Quels sont tes souvenirs de ta prestation à Nairobi ?
Aisha: Oh ! C'était le paradis ! Je touchais le sol africain pour la première fois ! J'ai ressenti le Motherland, c'était tangible ! Rien que d'y être !
Et là, j'ai été touchée de voir ce que j'ai vu ! Des gens la faim au ventre, voulant écouter la musique ! Je ne l'oublierai jamais ! Jamais je n'oublierai la sensation que j'ai eu là-bas. Et je suis reconnaissante d'avoir eu toutes ces opportunités... Voir ces choses, ça me fait avancer.
As tu des projets d'enregistrement ou de tournées ?
Aisha: Il y a des choses en perspective et je suis dans une vibe créative en ce moment donc faut que je trouve du temps pour travailler avec Jah pour qu'il me donne les mots. Enfin, je veux dire par là que je suis dans l'écriture en ce moment.
J'ai demandé autour de moi quelle question voudrait on que je te pose, celle qui est revenue le plus souvent a été : quand viendras tu jouer à Paris ? Alors je me fais leur voix : à quand une date à paris ?
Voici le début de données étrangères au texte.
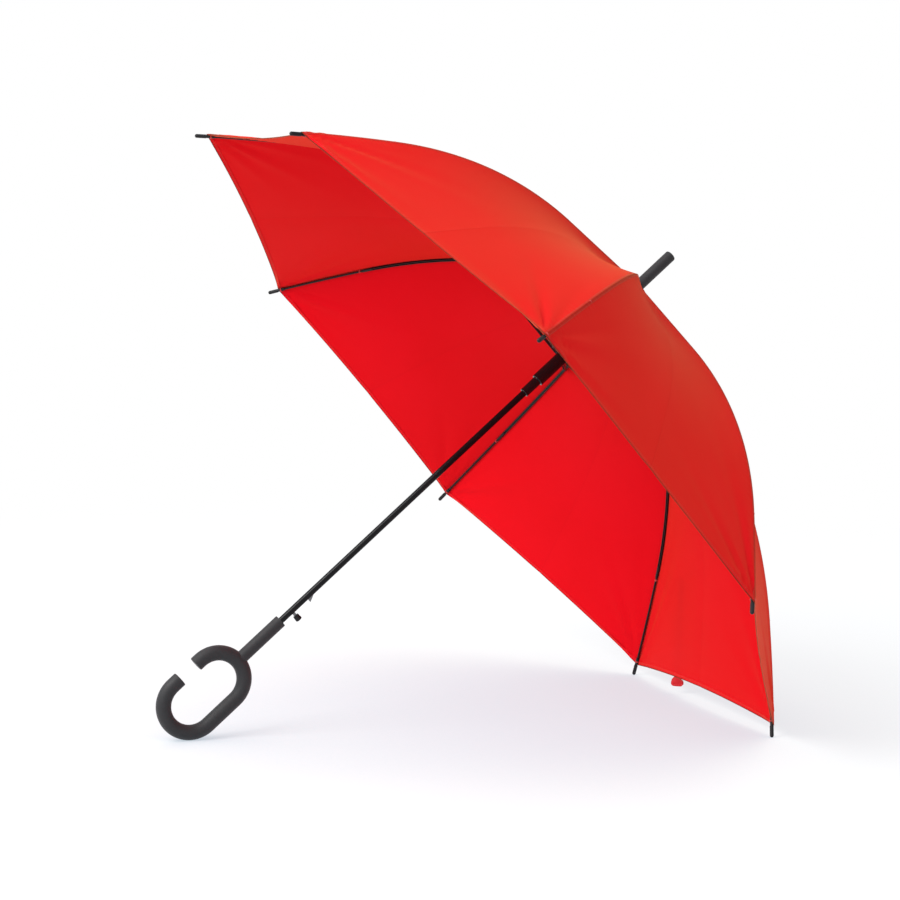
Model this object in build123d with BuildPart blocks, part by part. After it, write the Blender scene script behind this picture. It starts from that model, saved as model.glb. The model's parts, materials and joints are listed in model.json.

Aisha: (rires) Dis leur de prier pour ça ! Je pense que si ils attendent un peu, ça se fera. J'y passe parfois, surveillez les programmations.
Et toi, aurais-tu une question à me poser ?
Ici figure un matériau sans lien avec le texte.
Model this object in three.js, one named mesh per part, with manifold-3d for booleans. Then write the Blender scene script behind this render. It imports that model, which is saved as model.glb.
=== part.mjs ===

Aisha: Comment ressens tu le fait de vivre à Paris ou en France? Quelle est l'humeur française de la culture ?
Je dois avoir reconnaître que le Reggae et sa culture prennent de l'ampleur. De plus en plus de gens cherchent à connaître, à comprendre les textes. Et ceux qui ne comprennent pas l'anglais se renseignent. J'ai le sentiment d'une "conscientisaton", que quelque chose de profond se passe. Je me sens moins seule qu'il y 15 ans !
Aisha: Eh ! C'est cool ! C'est plutôt une bonne nouvelle. C'était une question honnête et j'ai eu une réponse sincère. C'est vrai que c'est important de savoir comment les gens reçoivent tes vibes.
On a commencé quelquechose de bien qui continue de grandir. On ne pourra pas l'arrêter, c'est devenu universel.
En tout cas merci de m'avoir donné de ton temps, je me suis régalée en ta compagnie, et je suis sûre que l'on se reverra... pourquoi pas à Wolverhampton puisque tu as des attaches là-bas (rires) (ndlr: ville d'origine de Sista Aisha)
Merci à toi ! Je viens de passer une merveilleuse soirée.